Material provided:
>> Start
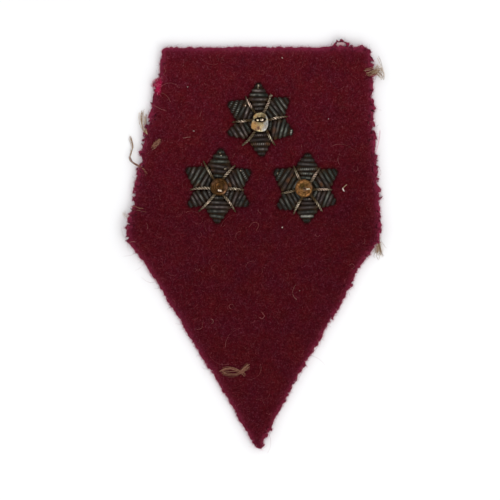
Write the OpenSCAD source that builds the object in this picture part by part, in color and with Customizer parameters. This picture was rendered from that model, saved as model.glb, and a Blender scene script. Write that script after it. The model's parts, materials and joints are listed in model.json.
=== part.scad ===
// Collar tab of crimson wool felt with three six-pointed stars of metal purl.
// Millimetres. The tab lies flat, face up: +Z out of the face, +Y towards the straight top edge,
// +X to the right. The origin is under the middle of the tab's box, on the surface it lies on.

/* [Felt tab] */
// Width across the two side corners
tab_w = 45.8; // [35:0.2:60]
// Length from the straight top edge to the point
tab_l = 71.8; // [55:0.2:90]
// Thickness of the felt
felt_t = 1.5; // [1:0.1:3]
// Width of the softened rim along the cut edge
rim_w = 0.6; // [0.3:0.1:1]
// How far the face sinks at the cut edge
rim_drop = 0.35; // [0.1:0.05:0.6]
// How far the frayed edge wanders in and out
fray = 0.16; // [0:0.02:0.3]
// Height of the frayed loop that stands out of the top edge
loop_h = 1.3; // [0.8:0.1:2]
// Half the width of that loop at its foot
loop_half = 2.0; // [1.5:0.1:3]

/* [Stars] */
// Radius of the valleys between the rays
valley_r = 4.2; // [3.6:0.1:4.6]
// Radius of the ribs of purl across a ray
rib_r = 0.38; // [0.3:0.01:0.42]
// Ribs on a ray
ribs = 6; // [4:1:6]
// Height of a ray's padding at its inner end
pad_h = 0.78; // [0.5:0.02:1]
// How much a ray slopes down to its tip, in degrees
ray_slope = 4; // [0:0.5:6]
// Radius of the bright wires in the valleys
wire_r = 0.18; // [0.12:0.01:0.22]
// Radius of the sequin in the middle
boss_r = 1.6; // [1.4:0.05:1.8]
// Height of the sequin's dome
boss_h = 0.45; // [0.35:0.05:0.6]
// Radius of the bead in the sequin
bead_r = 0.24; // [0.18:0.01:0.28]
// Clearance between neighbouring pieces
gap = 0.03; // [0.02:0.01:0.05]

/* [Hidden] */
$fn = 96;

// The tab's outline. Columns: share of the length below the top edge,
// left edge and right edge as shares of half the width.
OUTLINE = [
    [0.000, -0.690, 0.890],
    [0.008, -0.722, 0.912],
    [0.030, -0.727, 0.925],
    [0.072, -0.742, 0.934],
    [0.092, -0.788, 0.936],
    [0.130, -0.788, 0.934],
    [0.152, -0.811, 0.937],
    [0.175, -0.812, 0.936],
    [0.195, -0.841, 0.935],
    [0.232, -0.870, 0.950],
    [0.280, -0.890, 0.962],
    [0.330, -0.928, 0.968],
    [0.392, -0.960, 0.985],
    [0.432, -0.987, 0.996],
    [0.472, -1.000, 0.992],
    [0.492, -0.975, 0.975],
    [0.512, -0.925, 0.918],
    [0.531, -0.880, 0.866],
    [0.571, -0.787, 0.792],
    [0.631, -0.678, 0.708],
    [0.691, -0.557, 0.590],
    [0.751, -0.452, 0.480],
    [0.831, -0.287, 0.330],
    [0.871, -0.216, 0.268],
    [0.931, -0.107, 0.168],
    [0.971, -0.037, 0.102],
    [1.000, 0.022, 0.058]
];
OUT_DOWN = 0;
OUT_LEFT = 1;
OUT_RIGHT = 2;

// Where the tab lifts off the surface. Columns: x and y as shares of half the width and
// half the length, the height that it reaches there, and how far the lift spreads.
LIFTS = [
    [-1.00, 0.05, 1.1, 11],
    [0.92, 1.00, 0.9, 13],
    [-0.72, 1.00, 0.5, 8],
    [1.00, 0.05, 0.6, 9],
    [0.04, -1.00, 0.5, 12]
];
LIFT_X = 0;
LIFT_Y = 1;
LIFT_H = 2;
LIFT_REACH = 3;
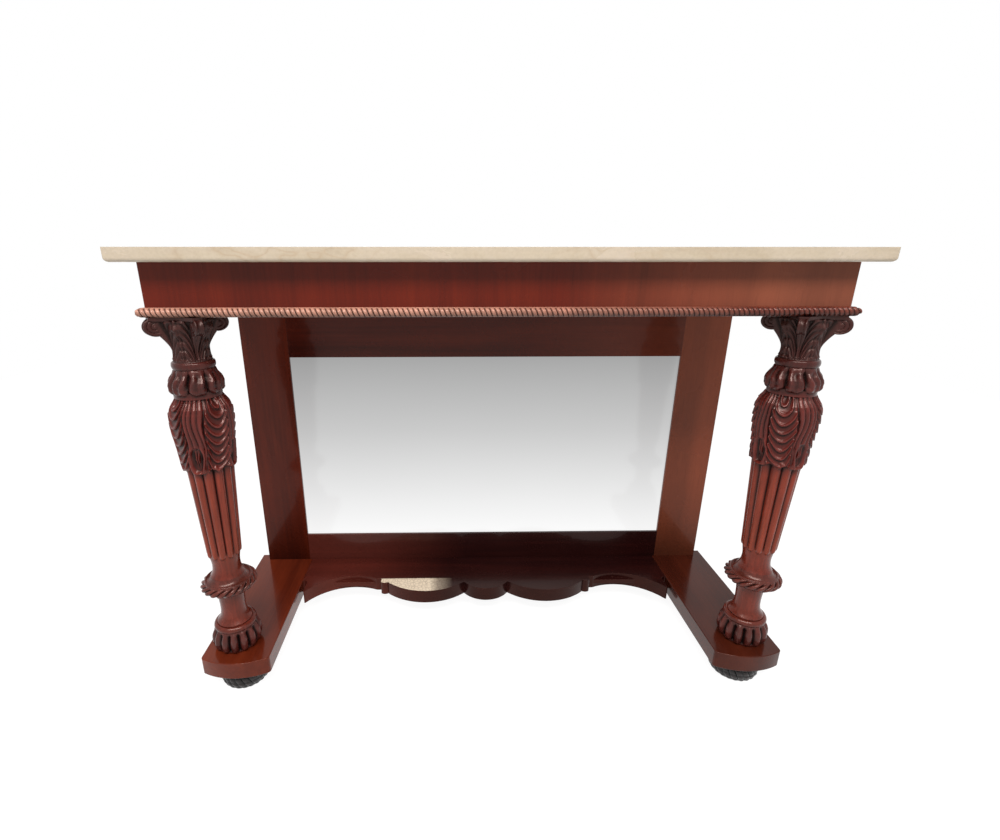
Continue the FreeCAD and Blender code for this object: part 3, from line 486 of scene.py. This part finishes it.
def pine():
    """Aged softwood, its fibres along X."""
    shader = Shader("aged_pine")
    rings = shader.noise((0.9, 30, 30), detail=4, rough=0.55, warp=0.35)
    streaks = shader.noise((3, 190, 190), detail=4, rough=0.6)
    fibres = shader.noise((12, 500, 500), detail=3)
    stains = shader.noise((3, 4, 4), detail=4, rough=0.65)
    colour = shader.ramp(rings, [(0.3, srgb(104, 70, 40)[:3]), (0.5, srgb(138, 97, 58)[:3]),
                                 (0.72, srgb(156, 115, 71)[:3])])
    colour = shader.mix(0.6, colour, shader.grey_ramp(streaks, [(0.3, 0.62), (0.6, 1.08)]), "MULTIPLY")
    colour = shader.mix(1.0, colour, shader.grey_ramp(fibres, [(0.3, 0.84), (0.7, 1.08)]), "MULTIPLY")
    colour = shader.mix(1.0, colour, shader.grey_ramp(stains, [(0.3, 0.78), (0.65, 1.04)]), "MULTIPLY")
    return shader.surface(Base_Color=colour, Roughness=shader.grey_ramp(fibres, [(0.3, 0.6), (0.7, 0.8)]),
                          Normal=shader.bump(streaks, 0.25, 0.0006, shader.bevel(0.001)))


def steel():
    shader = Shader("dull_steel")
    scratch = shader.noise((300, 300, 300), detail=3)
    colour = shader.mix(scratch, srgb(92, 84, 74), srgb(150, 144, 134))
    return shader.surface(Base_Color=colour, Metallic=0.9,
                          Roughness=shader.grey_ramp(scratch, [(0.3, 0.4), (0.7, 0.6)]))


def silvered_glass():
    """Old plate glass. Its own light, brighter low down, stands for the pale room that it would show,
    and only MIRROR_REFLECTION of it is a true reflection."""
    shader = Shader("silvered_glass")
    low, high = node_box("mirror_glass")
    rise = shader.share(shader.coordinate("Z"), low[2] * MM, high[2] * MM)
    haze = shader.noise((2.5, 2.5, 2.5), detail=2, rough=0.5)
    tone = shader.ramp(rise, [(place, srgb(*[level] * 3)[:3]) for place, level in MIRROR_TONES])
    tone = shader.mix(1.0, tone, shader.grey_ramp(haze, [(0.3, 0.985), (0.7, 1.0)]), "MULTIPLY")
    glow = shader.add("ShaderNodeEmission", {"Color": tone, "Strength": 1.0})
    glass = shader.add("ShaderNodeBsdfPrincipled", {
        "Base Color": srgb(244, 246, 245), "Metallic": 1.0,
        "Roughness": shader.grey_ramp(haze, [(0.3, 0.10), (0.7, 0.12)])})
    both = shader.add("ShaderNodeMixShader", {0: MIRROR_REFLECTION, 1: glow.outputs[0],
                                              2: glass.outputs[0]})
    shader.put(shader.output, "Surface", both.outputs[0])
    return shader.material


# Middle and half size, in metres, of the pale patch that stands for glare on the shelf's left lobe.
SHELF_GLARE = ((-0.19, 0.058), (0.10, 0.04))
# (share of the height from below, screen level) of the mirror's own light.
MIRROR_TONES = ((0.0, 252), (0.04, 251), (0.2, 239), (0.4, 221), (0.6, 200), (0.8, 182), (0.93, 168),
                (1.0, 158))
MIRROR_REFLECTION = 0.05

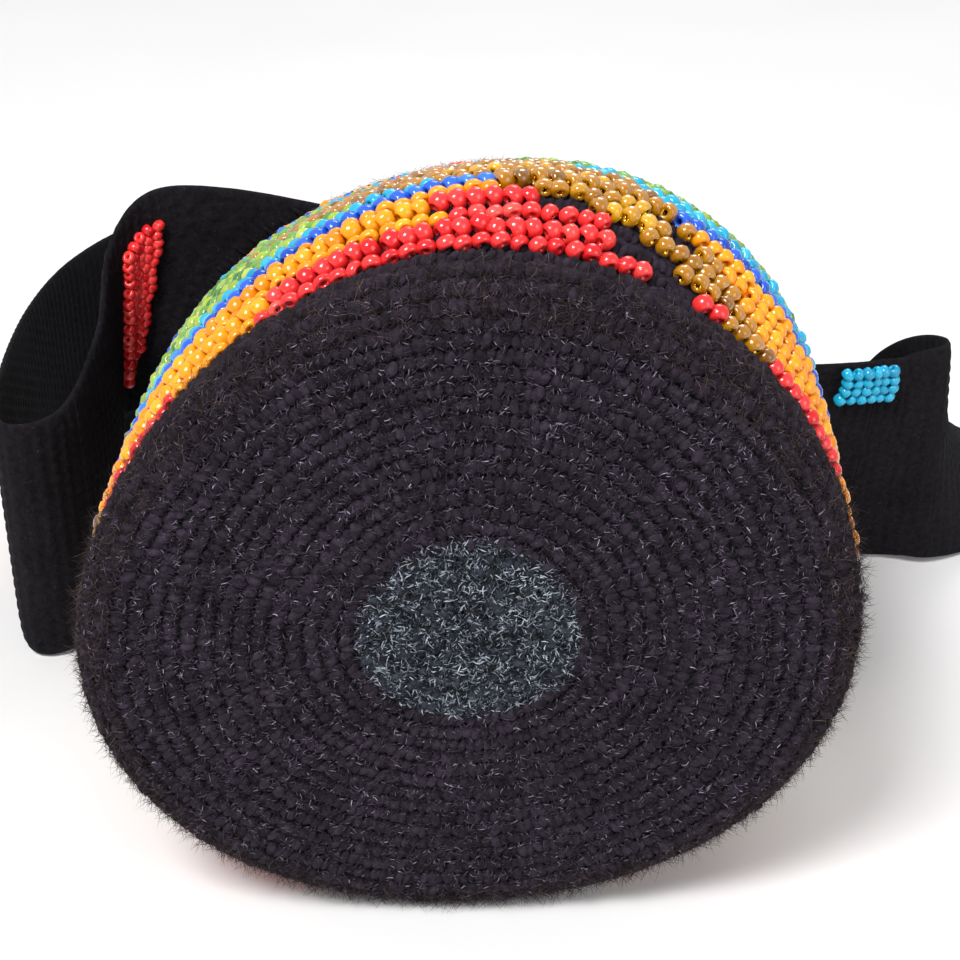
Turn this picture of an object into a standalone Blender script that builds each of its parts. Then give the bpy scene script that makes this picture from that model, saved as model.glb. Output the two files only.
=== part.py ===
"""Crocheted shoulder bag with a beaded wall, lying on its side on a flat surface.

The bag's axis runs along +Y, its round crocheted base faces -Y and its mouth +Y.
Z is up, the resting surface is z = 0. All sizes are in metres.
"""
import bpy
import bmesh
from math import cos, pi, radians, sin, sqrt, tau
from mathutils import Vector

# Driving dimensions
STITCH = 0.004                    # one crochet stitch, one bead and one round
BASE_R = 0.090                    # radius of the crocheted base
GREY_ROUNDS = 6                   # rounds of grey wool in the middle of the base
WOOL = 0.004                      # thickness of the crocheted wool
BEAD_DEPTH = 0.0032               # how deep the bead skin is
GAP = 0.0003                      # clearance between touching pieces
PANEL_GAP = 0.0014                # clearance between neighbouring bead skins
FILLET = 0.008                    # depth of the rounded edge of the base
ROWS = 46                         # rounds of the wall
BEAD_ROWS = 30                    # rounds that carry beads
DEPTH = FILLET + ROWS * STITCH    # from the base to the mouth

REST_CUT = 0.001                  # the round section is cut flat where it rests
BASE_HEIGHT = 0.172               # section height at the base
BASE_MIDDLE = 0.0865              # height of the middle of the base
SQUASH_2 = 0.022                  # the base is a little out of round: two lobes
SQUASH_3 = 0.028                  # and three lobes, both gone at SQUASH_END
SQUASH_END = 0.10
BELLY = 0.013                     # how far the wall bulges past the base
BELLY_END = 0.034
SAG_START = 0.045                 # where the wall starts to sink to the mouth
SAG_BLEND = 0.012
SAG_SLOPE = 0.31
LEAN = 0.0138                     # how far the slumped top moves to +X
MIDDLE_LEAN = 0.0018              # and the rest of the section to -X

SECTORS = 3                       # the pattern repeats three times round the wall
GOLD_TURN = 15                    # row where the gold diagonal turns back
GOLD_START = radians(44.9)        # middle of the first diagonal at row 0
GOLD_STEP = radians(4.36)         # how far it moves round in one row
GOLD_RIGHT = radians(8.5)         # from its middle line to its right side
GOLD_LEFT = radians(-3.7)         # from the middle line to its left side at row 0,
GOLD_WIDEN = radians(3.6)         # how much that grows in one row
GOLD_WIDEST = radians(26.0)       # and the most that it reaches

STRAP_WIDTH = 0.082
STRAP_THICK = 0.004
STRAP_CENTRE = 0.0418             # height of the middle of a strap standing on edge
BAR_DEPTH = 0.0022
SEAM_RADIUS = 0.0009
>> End
Exercise details: Across the data, tally the lines containing "only" and give back the number alone.

Exercise solution: 2